How much memory does this byte string actually tak

2019-07-09 08:43发布

问题:

My understanding is that os.urandom(size) outputs a random string of bytes of the given "size", but then:

import os
import sys

print(sys.getsizeof(os.urandom(42)))

>>>
75

Why is this not 42?

And a related question:

import base64
import binascii


print(sys.getsizeof(base64.b64encode(os.urandom(42))))
print(sys.getsizeof(binascii.hexlify(os.urandom(42))))

>>>
89
117

Why are these so different? Which encoding would be the most memory efficient way to store a string of bytes such as that given by os.urandom?

Edit: It seems like quite a stretch to say that this question is a duplicate of What is the difference between len() and sys.getsizeof() methods in python? My question is not about the difference between len() and getsizeof(). I was confused about the memory used by Python objects in general, which the answer to this question has clarified for me.

回答1:

Python byte string objects are more than just the characters that comprise them. They are fully fledged objects. As such they require more space to accommodate the object's components such as the type pointer (needed to identify what kind of object the bytestring even is) and the length (needed for efficiency and because Python bytestrings can contain null bytes).
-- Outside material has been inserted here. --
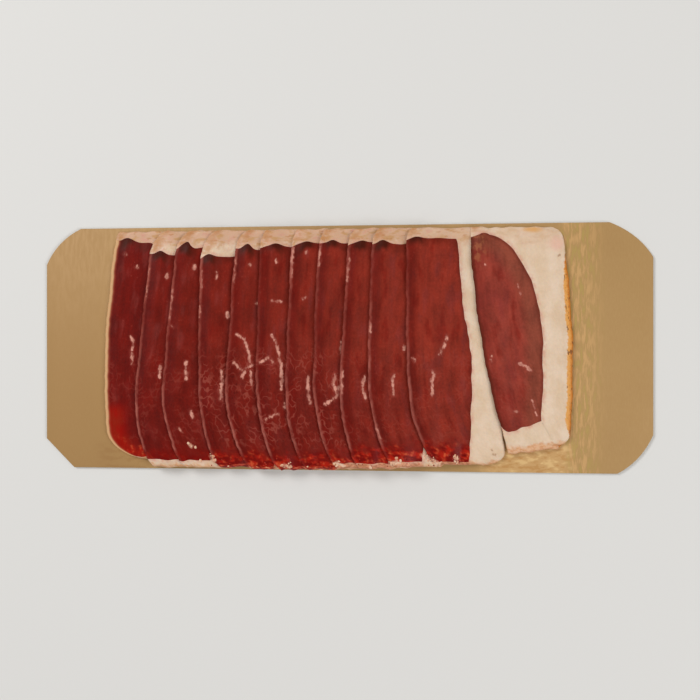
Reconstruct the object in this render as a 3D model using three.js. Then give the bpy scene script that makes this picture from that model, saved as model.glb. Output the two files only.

The simplest object, an object instance, requires space:

>>> sys.getsizeof(object())
16

The second part of your question is simply because the strings produced by b64encode() and hexlify() have different lengths; the latter being 28 characters longer which, unsurprisingly, is the difference in the values reported by sys.getsizeof().

>>> s1 = base64.b64encode(os.urandom(42))
>>> s1
b'CtlMjDM9q7zp+pGogQci8gr0igJsyZVjSP4oWmMj2A8diawJctV/8sTa'
>>> s2 = binascii.hexlify(os.urandom(42))
>>> s2
b'c82d35f717507d6f5ffc5eda1ee1bfd50a62689c08ba12055a5c39f95b93292ddf4544751fbc79564345'

>>> len(s2) - len(s1)
28
>>> sys.getsizeof(s2) - sys.getsizeof(s1)
28

Unless you use some form of compression, there is no encoding that will be more efficient than the binary string that you already have, and this is particularly true in this case because the data is random which is inherently incompressible.